** begin Dataset rows **

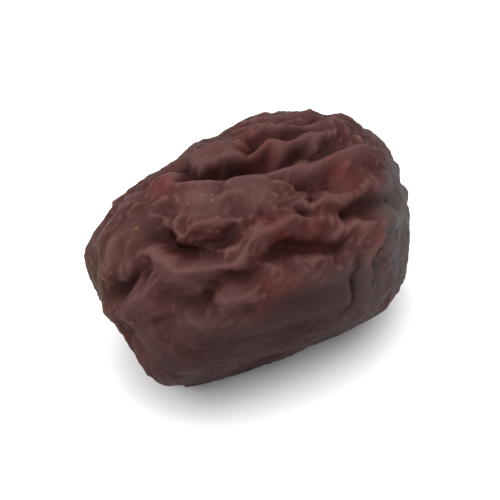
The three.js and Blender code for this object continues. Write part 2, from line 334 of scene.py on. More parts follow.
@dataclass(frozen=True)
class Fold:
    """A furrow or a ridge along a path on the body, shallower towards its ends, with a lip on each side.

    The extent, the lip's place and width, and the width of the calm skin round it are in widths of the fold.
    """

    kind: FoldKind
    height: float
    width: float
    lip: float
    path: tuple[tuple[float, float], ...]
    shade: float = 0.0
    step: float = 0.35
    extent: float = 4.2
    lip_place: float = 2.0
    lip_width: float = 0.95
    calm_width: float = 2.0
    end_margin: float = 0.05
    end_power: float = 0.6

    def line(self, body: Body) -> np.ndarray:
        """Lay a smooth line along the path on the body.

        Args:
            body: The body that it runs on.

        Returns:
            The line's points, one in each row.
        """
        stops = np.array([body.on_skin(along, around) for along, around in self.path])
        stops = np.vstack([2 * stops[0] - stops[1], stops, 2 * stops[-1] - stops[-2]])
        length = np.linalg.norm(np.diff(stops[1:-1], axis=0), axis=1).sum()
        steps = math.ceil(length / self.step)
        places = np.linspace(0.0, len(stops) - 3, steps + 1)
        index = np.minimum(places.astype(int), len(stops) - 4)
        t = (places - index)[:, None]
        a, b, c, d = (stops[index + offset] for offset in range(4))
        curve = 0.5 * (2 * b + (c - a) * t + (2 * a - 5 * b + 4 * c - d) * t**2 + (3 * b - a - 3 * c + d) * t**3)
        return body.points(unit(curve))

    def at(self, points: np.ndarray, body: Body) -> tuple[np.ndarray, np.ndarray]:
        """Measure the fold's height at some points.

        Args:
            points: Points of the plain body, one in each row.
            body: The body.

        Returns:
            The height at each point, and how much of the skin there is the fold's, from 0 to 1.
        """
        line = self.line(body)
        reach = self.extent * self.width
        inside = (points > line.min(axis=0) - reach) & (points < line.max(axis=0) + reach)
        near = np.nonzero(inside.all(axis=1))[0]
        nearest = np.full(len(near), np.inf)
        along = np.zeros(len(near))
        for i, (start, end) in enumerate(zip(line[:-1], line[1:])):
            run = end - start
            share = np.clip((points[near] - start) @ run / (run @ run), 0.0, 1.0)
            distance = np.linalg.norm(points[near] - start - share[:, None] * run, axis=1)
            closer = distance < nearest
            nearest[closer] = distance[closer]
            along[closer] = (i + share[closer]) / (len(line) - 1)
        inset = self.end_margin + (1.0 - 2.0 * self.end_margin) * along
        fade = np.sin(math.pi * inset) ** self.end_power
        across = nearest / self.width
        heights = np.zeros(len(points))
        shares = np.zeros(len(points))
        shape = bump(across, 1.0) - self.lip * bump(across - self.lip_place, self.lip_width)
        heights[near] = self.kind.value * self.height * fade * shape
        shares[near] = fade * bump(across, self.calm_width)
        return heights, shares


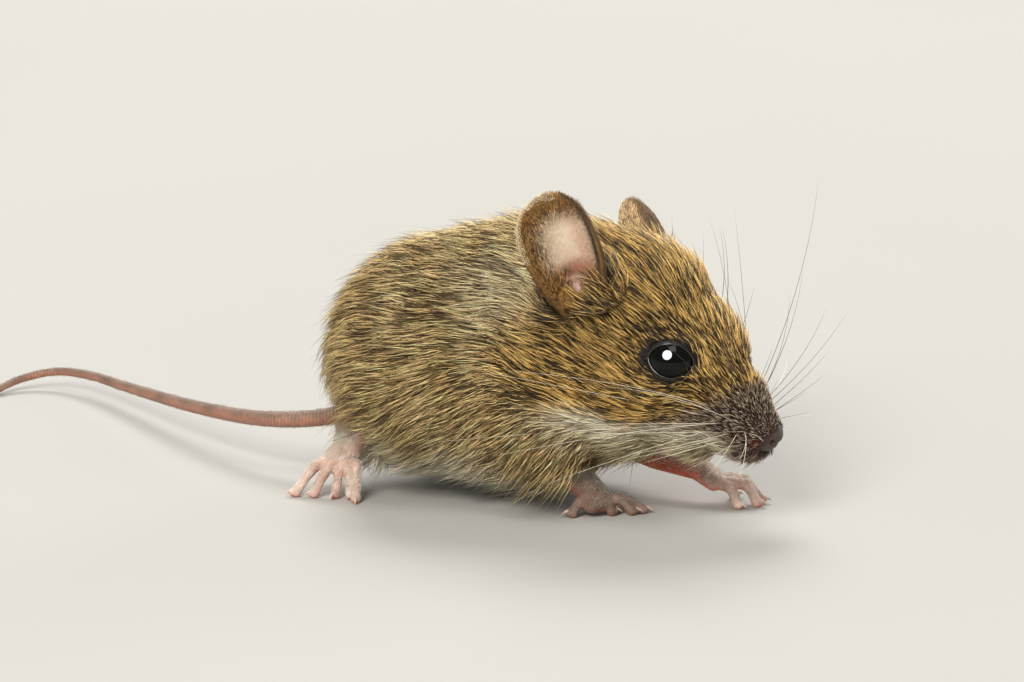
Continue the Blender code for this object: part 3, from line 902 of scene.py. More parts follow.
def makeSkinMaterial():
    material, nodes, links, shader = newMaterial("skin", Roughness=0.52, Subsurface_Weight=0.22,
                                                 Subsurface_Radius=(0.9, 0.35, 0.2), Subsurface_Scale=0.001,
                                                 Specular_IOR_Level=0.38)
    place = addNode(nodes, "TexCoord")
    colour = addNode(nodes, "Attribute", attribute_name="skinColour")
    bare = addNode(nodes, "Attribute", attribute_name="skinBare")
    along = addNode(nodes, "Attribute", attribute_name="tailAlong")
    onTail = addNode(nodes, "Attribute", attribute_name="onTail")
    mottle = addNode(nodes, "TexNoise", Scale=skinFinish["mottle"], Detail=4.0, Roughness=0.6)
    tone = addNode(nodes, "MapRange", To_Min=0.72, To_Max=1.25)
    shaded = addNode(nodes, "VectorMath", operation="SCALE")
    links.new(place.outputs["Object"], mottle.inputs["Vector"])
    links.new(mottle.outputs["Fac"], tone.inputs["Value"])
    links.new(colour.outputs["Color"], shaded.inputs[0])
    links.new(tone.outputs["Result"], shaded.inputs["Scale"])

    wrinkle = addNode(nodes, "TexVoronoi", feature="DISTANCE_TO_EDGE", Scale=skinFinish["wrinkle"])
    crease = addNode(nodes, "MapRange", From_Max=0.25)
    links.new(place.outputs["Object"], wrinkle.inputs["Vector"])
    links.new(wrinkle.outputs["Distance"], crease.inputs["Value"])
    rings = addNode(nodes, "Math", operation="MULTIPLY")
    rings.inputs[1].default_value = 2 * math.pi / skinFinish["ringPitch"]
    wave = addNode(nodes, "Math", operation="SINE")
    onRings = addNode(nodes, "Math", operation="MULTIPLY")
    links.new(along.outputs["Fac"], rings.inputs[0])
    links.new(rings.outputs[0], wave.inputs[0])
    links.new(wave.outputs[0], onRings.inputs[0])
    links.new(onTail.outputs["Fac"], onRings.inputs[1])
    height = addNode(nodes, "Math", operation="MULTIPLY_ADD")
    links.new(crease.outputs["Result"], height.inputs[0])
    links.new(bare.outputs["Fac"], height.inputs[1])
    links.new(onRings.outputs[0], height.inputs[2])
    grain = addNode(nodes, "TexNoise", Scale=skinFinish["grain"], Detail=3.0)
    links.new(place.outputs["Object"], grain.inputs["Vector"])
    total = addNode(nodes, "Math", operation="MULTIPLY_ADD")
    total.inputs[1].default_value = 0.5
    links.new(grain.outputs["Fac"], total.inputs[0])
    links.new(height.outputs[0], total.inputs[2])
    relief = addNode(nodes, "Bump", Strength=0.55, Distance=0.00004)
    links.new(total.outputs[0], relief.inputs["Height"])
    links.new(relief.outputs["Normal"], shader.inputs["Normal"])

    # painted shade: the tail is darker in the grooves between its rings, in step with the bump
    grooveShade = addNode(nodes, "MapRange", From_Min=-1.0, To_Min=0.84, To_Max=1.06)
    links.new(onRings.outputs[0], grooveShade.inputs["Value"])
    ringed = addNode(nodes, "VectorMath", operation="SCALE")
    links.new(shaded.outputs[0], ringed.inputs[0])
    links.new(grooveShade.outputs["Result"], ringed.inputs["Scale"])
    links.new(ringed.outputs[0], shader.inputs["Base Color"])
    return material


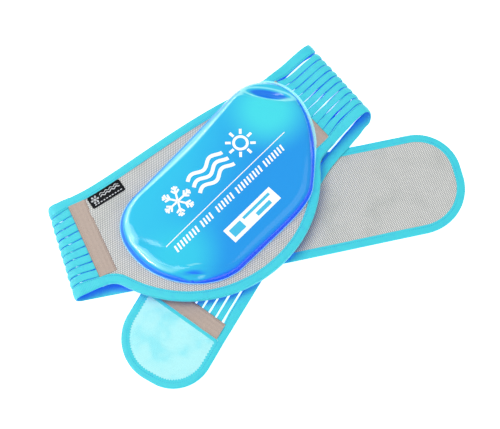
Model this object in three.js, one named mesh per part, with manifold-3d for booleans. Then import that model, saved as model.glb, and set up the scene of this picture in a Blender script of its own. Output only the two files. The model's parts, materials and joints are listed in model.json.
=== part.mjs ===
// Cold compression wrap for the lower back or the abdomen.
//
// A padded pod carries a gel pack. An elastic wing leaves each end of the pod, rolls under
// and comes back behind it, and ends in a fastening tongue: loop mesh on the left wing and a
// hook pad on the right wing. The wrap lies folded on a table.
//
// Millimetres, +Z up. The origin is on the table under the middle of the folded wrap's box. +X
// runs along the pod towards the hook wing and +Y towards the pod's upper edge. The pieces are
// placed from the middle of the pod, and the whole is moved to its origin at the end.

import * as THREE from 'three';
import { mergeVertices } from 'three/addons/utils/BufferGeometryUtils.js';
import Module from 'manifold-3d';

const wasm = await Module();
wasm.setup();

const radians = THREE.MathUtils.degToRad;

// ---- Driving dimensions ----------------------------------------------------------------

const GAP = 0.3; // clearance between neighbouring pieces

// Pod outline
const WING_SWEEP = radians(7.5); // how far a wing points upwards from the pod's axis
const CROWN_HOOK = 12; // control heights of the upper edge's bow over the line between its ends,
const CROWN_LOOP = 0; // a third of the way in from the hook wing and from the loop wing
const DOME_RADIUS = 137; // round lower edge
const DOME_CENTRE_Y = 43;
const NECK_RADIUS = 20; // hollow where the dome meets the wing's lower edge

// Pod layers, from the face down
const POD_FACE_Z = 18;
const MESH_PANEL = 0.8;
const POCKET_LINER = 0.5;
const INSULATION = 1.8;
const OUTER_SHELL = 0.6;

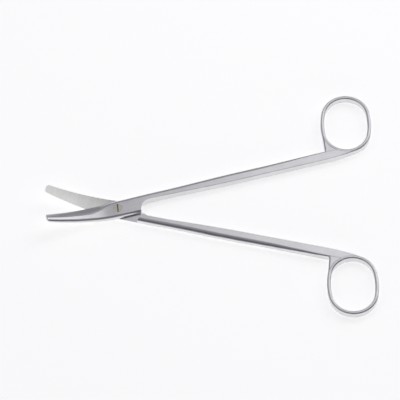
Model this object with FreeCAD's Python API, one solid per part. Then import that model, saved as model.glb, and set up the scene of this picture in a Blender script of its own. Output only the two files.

** end Dataset rows **

Problem to solve: Select the lines in this material that hold the word "More", leaving none out.

Expected answer:
The three.js and Blender code for this object continues. Write part 2, from line 334 of scene.py on. More parts follow.
Continue the Blender code for this object: part 3, from line 902 of scene.py. More parts follow.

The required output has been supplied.